Stated goal: Each line of the material below should be reproduced exactly.

##############################

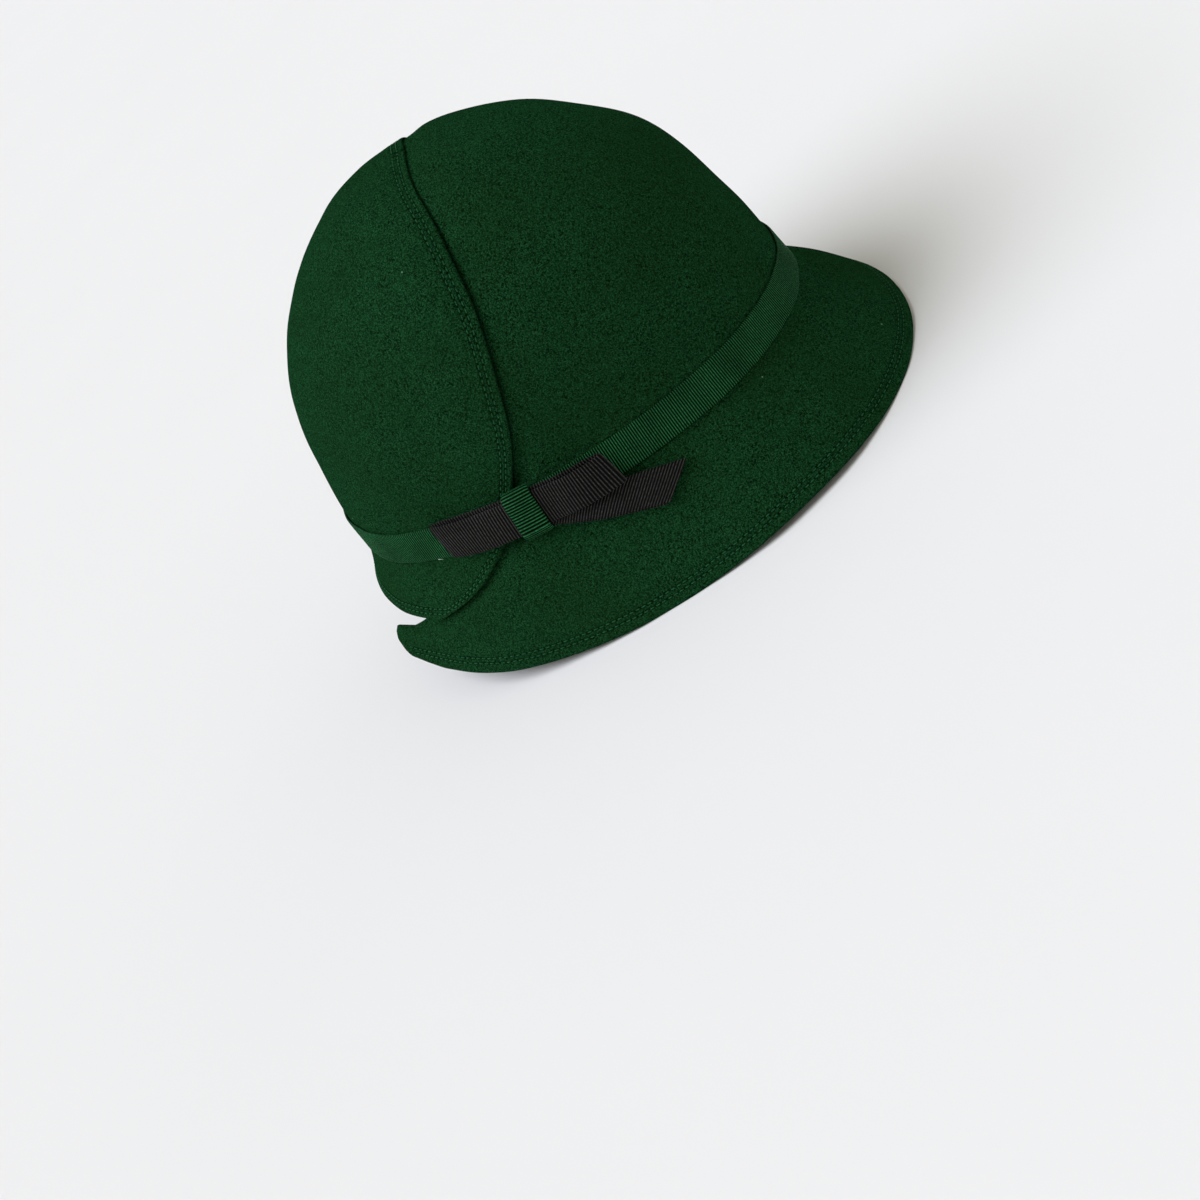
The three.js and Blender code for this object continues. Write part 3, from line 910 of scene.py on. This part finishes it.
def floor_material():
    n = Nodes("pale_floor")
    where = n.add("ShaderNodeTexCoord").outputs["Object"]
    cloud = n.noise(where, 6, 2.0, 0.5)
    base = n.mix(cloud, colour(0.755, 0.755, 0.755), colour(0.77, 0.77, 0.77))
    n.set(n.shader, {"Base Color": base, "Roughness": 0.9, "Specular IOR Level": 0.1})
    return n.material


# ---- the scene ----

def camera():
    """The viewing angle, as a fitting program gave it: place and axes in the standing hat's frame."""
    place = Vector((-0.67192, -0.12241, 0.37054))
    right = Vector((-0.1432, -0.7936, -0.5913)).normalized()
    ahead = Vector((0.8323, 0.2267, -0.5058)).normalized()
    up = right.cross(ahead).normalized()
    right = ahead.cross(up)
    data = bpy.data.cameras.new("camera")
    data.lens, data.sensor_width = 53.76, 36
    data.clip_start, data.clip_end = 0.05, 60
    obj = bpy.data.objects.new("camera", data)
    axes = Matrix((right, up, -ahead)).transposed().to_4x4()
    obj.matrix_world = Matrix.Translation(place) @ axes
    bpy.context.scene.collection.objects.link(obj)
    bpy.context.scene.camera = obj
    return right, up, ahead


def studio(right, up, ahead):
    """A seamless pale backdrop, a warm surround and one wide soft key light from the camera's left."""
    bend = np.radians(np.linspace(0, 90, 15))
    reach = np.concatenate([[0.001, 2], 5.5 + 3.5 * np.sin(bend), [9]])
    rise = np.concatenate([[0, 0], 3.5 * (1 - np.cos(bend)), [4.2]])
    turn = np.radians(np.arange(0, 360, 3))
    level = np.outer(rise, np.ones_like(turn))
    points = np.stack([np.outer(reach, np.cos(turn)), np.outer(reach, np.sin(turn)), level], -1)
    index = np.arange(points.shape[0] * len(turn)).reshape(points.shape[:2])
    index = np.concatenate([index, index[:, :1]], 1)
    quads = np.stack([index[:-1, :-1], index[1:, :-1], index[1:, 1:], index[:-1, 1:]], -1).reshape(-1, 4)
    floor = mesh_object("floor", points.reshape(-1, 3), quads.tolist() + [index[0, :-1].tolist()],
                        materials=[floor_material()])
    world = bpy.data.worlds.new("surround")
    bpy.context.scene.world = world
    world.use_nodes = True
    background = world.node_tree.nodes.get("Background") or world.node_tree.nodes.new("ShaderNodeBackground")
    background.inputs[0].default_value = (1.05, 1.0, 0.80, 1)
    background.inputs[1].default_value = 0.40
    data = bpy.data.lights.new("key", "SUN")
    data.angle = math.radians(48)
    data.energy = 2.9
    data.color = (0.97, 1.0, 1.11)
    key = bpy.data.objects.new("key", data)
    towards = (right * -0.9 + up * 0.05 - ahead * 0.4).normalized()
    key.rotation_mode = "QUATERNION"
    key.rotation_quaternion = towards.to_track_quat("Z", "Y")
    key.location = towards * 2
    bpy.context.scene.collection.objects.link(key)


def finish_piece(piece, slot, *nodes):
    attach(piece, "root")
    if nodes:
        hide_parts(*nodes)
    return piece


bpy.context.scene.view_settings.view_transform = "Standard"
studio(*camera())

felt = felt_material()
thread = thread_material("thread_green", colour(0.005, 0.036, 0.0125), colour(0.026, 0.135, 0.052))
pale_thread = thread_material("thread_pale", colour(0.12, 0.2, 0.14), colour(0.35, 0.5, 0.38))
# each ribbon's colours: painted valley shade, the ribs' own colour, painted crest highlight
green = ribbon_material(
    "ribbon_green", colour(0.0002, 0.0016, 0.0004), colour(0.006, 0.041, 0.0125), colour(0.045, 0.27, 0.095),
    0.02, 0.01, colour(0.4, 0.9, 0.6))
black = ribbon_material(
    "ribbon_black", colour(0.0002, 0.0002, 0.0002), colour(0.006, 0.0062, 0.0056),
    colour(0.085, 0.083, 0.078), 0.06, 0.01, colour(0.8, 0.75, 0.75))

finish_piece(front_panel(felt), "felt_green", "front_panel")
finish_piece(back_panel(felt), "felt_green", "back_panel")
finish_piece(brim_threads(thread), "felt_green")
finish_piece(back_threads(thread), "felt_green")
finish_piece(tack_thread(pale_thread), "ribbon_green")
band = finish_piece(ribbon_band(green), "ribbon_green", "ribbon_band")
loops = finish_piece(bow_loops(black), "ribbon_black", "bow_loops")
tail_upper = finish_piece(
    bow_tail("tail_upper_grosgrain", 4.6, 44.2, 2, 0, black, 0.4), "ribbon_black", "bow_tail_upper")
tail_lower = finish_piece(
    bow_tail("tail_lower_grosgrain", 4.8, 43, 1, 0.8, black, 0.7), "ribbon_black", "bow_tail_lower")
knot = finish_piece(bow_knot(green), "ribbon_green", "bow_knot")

##############################

Written response:
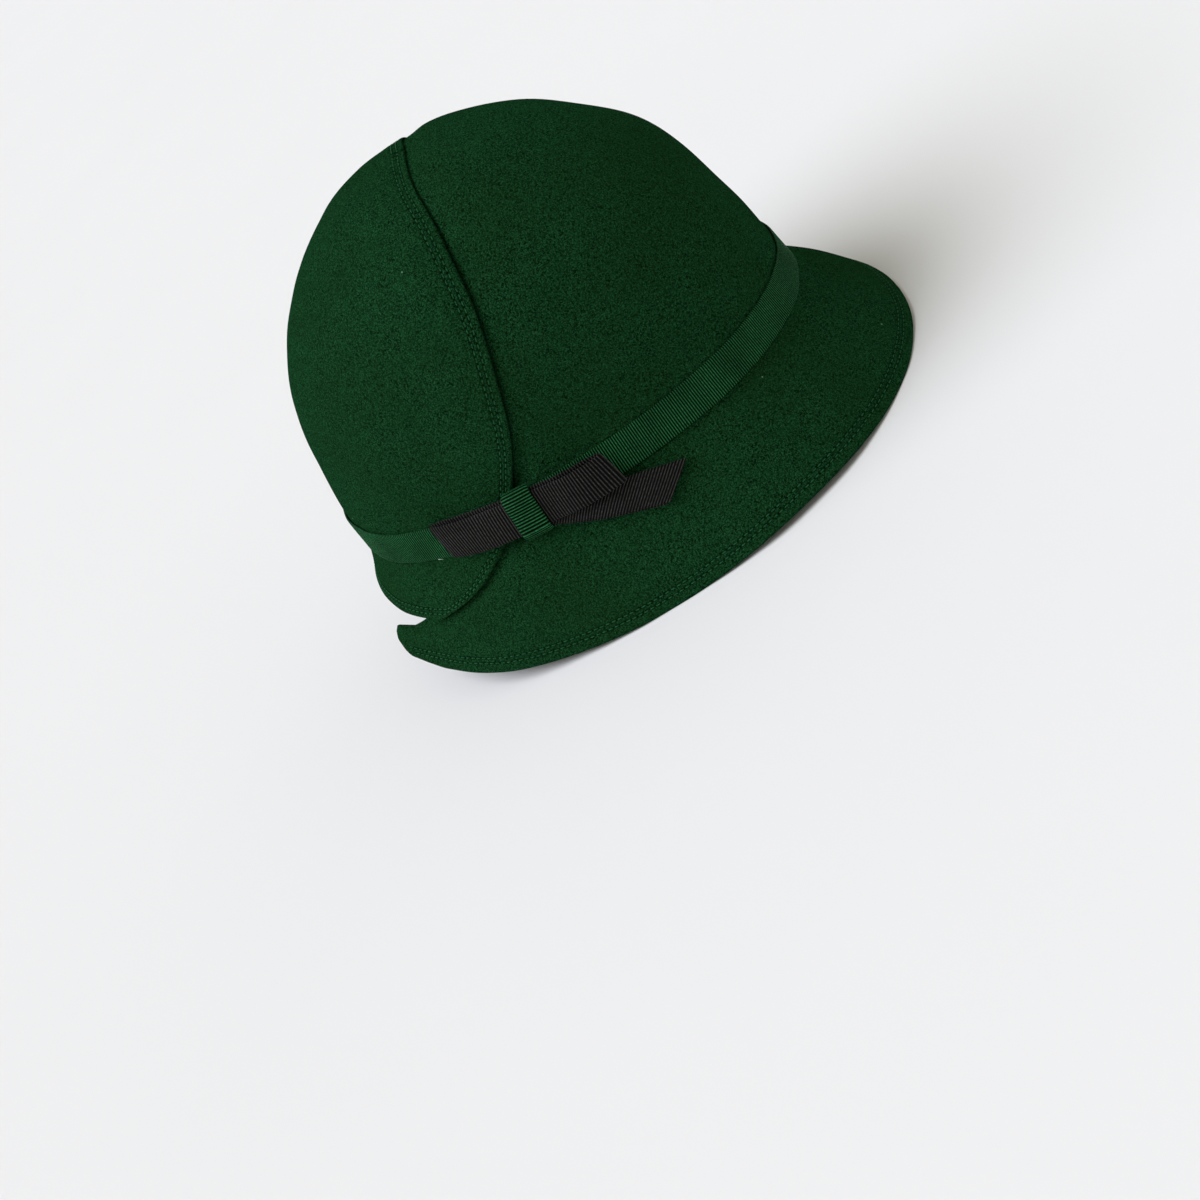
The three.js and Blender code for this object continues. Write part 3, from line 910 of scene.py on. This part finishes it.
def floor_material():
    n = Nodes("pale_floor")
    where = n.add("ShaderNodeTexCoord").outputs["Object"]
    cloud = n.noise(where, 6, 2.0, 0.5)
    base = n.mix(cloud, colour(0.755, 0.755, 0.755), colour(0.77, 0.77, 0.77))
    n.set(n.shader, {"Base Color": base, "Roughness": 0.9, "Specular IOR Level": 0.1})
    return n.material


# ---- the scene ----

def camera():
    """The viewing angle, as a fitting program gave it: place and axes in the standing hat's frame."""
    place = Vector((-0.67192, -0.12241, 0.37054))
    right = Vector((-0.1432, -0.7936, -0.5913)).normalized()
    ahead = Vector((0.8323, 0.2267, -0.5058)).normalized()
    up = right.cross(ahead).normalized()
    right = ahead.cross(up)
    data = bpy.data.cameras.new("camera")
    data.lens, data.sensor_width = 53.76, 36
    data.clip_start, data.clip_end = 0.05, 60
    obj = bpy.data.objects.new("camera", data)
    axes = Matrix((right, up, -ahead)).transposed().to_4x4()
    obj.matrix_world = Matrix.Translation(place) @ axes
    bpy.context.scene.collection.objects.link(obj)
    bpy.context.scene.camera = obj
    return right, up, ahead


def studio(right, up, ahead):
    """A seamless pale backdrop, a warm surround and one wide soft key light from the camera's left."""
    bend = np.radians(np.linspace(0, 90, 15))
    reach = np.concatenate([[0.001, 2], 5.5 + 3.5 * np.sin(bend), [9]])
    rise = np.concatenate([[0, 0], 3.5 * (1 - np.cos(bend)), [4.2]])
    turn = np.radians(np.arange(0, 360, 3))
    level = np.outer(rise, np.ones_like(turn))
    points = np.stack([np.outer(reach, np.cos(turn)), np.outer(reach, np.sin(turn)), level], -1)
    index = np.arange(points.shape[0] * len(turn)).reshape(points.shape[:2])
    index = np.concatenate([index, index[:, :1]], 1)
    quads = np.stack([index[:-1, :-1], index[1:, :-1], index[1:, 1:], index[:-1, 1:]], -1).reshape(-1, 4)
    floor = mesh_object("floor", points.reshape(-1, 3), quads.tolist() + [index[0, :-1].tolist()],
                        materials=[floor_material()])
    world = bpy.data.worlds.new("surround")
    bpy.context.scene.world = world
    world.use_nodes = True
    background = world.node_tree.nodes.get("Background") or world.node_tree.nodes.new("ShaderNodeBackground")
    background.inputs[0].default_value = (1.05, 1.0, 0.80, 1)
    background.inputs[1].default_value = 0.40
    data = bpy.data.lights.new("key", "SUN")
    data.angle = math.radians(48)
    data.energy = 2.9
    data.color = (0.97, 1.0, 1.11)
    key = bpy.data.objects.new("key", data)
    towards = (right * -0.9 + up * 0.05 - ahead * 0.4).normalized()
    key.rotation_mode = "QUATERNION"
    key.rotation_quaternion = towards.to_track_quat("Z", "Y")
    key.location = towards * 2
    bpy.context.scene.collection.objects.link(key)


def finish_piece(piece, slot, *nodes):
    attach(piece, "root")
    if nodes:
        hide_parts(*nodes)
    return piece


bpy.context.scene.view_settings.view_transform = "Standard"
studio(*camera())

felt = felt_material()
thread = thread_material("thread_green", colour(0.005, 0.036, 0.0125), colour(0.026, 0.135, 0.052))
pale_thread = thread_material("thread_pale", colour(0.12, 0.2, 0.14), colour(0.35, 0.5, 0.38))
# each ribbon's colours: painted valley shade, the ribs' own colour, painted crest highlight
green = ribbon_material(
    "ribbon_green", colour(0.0002, 0.0016, 0.0004), colour(0.006, 0.041, 0.0125), colour(0.045, 0.27, 0.095),
    0.02, 0.01, colour(0.4, 0.9, 0.6))
black = ribbon_material(
    "ribbon_black", colour(0.0002, 0.0002, 0.0002), colour(0.006, 0.0062, 0.0056),
    colour(0.085, 0.083, 0.078), 0.06, 0.01, colour(0.8, 0.75, 0.75))

finish_piece(front_panel(felt), "felt_green", "front_panel")
finish_piece(back_panel(felt), "felt_green", "back_panel")
finish_piece(brim_threads(thread), "felt_green")
finish_piece(back_threads(thread), "felt_green")
finish_piece(tack_thread(pale_thread), "ribbon_green")
band = finish_piece(ribbon_band(green), "ribbon_green", "ribbon_band")
loops = finish_piece(bow_loops(black), "ribbon_black", "bow_loops")
tail_upper = finish_piece(
    bow_tail("tail_upper_grosgrain", 4.6, 44.2, 2, 0, black, 0.4), "ribbon_black", "bow_tail_upper")
tail_lower = finish_piece(
    bow_tail("tail_lower_grosgrain", 4.8, 43, 1, 0.8, black, 0.7), "ribbon_black", "bow_tail_lower")
knot = finish_piece(bow_knot(green), "ribbon_green", "bow_knot")